Lastly, the current corporate governance structure in China allows the presence of a two-tier corporate governance structure (Allen & Gale, 2004). The structure comprises a board of directors and a supervisory panel. However, the mandate of the supervisory board is not well protected in the law. This situation limits its mandate, despite the fact that it has a major role to play in protecting the rights of the minorities (Krisch & Kingsbury, 2006). In this case, there is the need to clarify the mandate of the supervisory board in the law to give it a strong role as an overseer of the activities of the board of directors, thus protecting the rights of the minority shareholders.

Conclusion

The economic growth of China has defied the common script that places strong legal and financial frameworks as the basis of economic prosperity. Despite very poor financial sector characterized by state-owned banks with high levels of NPLs, corruption, and bureaucracy, the country has experienced very high economic growth. Therefore, following the western-like notion of economic growth is not the only way that a country’s economy can achieve prosperity. However, despite this growth, China faces a major problem where minority shareholders have little or no protection from the majority shareholders. The Company Law of 1994 was a step to the right direction.

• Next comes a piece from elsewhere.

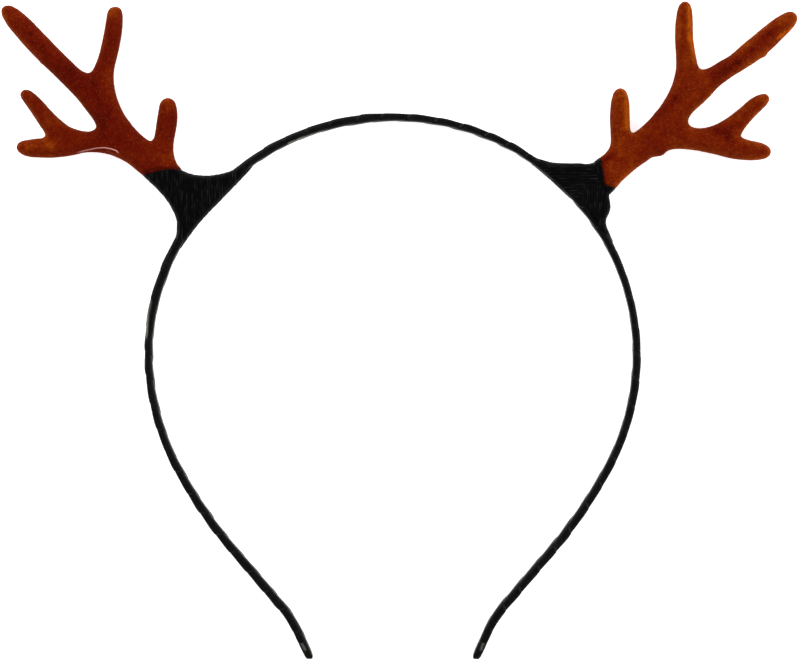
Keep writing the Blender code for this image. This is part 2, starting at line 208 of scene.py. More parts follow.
def rounded_section(thickness, width, corner, count):
    """Points round a rectangle with round corners, evenly spaced: distances outward and upward."""
    straights = (width - 2 * corner, thickness - 2 * corner)
    reaches = (width / 2, thickness / 2)
    arc = math.pi / 2 * corner
    total = 2 * sum(straights) + 4 * arc
    points = []
    for i in range(count):
        d = total * i / count
        for k in range(4):
            run = straights[k % 2]
            turn = -math.pi / 2 * k
            reach_up, reach_out = reaches[k % 2], reaches[(k + 1) % 2]
            if d < run:
                a, b = reach_out, reach_up - corner - d
            elif d < run + arc:
                angle = (d - run) / corner
                a = reach_out - corner + corner * math.cos(angle)
                b = -(reach_up - corner) - corner * math.sin(angle)
            else:
                d -= run + arc
                continue
            points.append((a * math.cos(turn) - b * math.sin(turn),
                           a * math.sin(turn) + b * math.cos(turn)))
            break
    return points


# Materials

# Tone of the flock, from patches to grain: noise scale, detail, roughness and weight
FLOCK_NOISES = ((330.0, 6.0, 0.68, 0.75), (950.0, 3.0, 0.60, 0.70), (2600.0, 3.0, 0.70, 1.05))
# Places of its shades in the tone, from deep to brightest, the share of the dark shade that the deep
# one has, and the share of the light shade that the brightest one has, mostly on the painted lit rims
FLOCK_PLACES = (0.0, 0.14, 0.50, 0.92, 1.0)
FLOCK_DEEP = 0.62
FLOCK_BRIGHTEST = 1.45
# Pale specks of the flock: noise scale, detail and roughness, where they begin, and their colour
SPECK_NOISE = (3300.0, 2.0, 0.5)
SPECK_STOPS = ((0.66, (0.0, 0.0, 0.0)), (0.72, (0.5, 0.5, 0.5)))
SPECK_COLOUR = (0.42, 0.15, 0.05)
# Colour of the highlight painted along the crease's ridge
CREASE_HIGHLIGHT_COLOUR = (0.84, 0.42, 0.36)
# Lumps and fibres of the nap: noise scale, detail, roughness, strength and height
FLOCK_BUMPS = ((1300.0, 3.0, 0.6, 0.40, 0.00025), (5200.0, 2.0, 0.6, 0.60, 0.00014))

# Ribbon: noise of its uneven gloss, where its shades lie, and how far its roughness wanders
GLOSS_NOISE = (700.0, 4.0, 0.6)
RIBBON_SHADES = ((0.30, 0.5), (0.75, 1.7))
GLOSS_SPAN = (0.3, 0.7)
GLOSS_WANDER = (-0.08, 0.10)
# Satin: its gloss, its threads and their bump, and the colour of its painted highlights
SATIN_GLOSS = 0.09
THREAD_SCALE = 5200.0
THREAD_BUMP = (0.5, 0.00004)
HIGHLIGHT_COLOUR = (0.34, 0.35, 0.29)
# Ribs: pitch where upright and where level, their drift, the patches that break them up and how
# much less these change across the ribs' length, the waves' weight, their shades and their bump
UPRIGHT_PITCH = 0.00072
LEVEL_PITCH = 0.00086
RIB_DRIFT = 0.0007
RIB_DRIFT_NOISE = (200.0, 2.0, 0.5)
RIB_PATCH_NOISE = (1900.0, 3.0, 0.5)
RIB_PATCH_STRETCH = 0.20
RIB_WEIGHT = 0.10
RIB_PLACES = (0.38, 0.56, 0.86)
RIB_MIDDLE = 2.2
RIB_BUMP = (0.7, 0.00020)


def shaded(colour, share):
    """Darker or lighter shade of a colour."""
    return tuple(share * part for part in colour)


def nodes_of(material):
    """Node tree and shader of a new material."""
    material.use_nodes = True
    tree = material.node_tree
    return tree, tree.nodes["Principled BSDF"]


def link(tree, source, target):
    """Join two sockets."""
    tree.links.new(source, target)


def object_coordinates(tree):
    """Coordinates in metres, in the model's frame."""
    return tree.nodes.new("ShaderNodeTexCoord").outputs["Object"]


def noise_node(tree, scale, detail, rough, place=None):
    """Noise texture, in object coordinates unless another place is given."""
    node = tree.nodes.new("ShaderNodeTexNoise")
    node.inputs["Scale"].default_value = scale
    node.inputs["Detail"].default_value = detail
    node.inputs["Roughness"].default_value = rough
    link(tree, object_coordinates(tree) if place is None else place, node.inputs["Vector"])
    return node.outputs["Fac"]


def ramp_node(tree, value, stops):
    """Colour ramp over a value."""
    node = tree.nodes.new("ShaderNodeValToRGB")
    ramp = node.color_ramp
    while len(ramp.elements) < len(stops):
        ramp.elements.new(0.5)
    for element, (place, colour) in zip(ramp.elements, stops):
        element.position = place
        element.color = (*colour, 1.0)
    link(tree, value, node.inputs["Fac"])
    return node.outputs["Color"]


def math_node(tree, operation, first, second):
    """Two values, or a value and a number, put together."""
    node = tree.nodes.new("ShaderNodeMath")
    node.operation = operation
    link(tree, first, node.inputs[0])
    if isinstance(second, float):
        node.inputs[1].default_value = second
    else:
        link(tree, second, node.inputs[1])
    return node.outputs[0]


def bump_node(tree, height, strength, distance, under=None):
    """Bump from a height."""
    node = tree.nodes.new("ShaderNodeBump")
    node.inputs["Strength"].default_value = strength
    node.inputs["Distance"].default_value = distance
    link(tree, height, node.inputs["Height"])
    if under is not None:
        link(tree, under, node.inputs["Normal"])
    return node.outputs["Normal"]


def attribute_node(tree, name):
    """Number stored at the vertices."""
    node = tree.nodes.new("ShaderNodeAttribute")
    node.attribute_name = name
    return node.outputs["Fac"]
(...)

However, it was mainly for facilitating the conversion of SOEs into publicly traded companies with little protection for minority shareholders. However, changes in 2005 and the Company Law of 2013 have led to major improvements in the protection of minority shareholders and hence a move to the right direction. Among the major milestones are the powers of minority shareholders to take derivative actions against directors, managers, and other shareholders. Consequently, the ability of the board of supervisors to demand accountability of directors, propose their removal, and/or convene shareholder meetings is an important milestone towards minority stakeholder protection in China.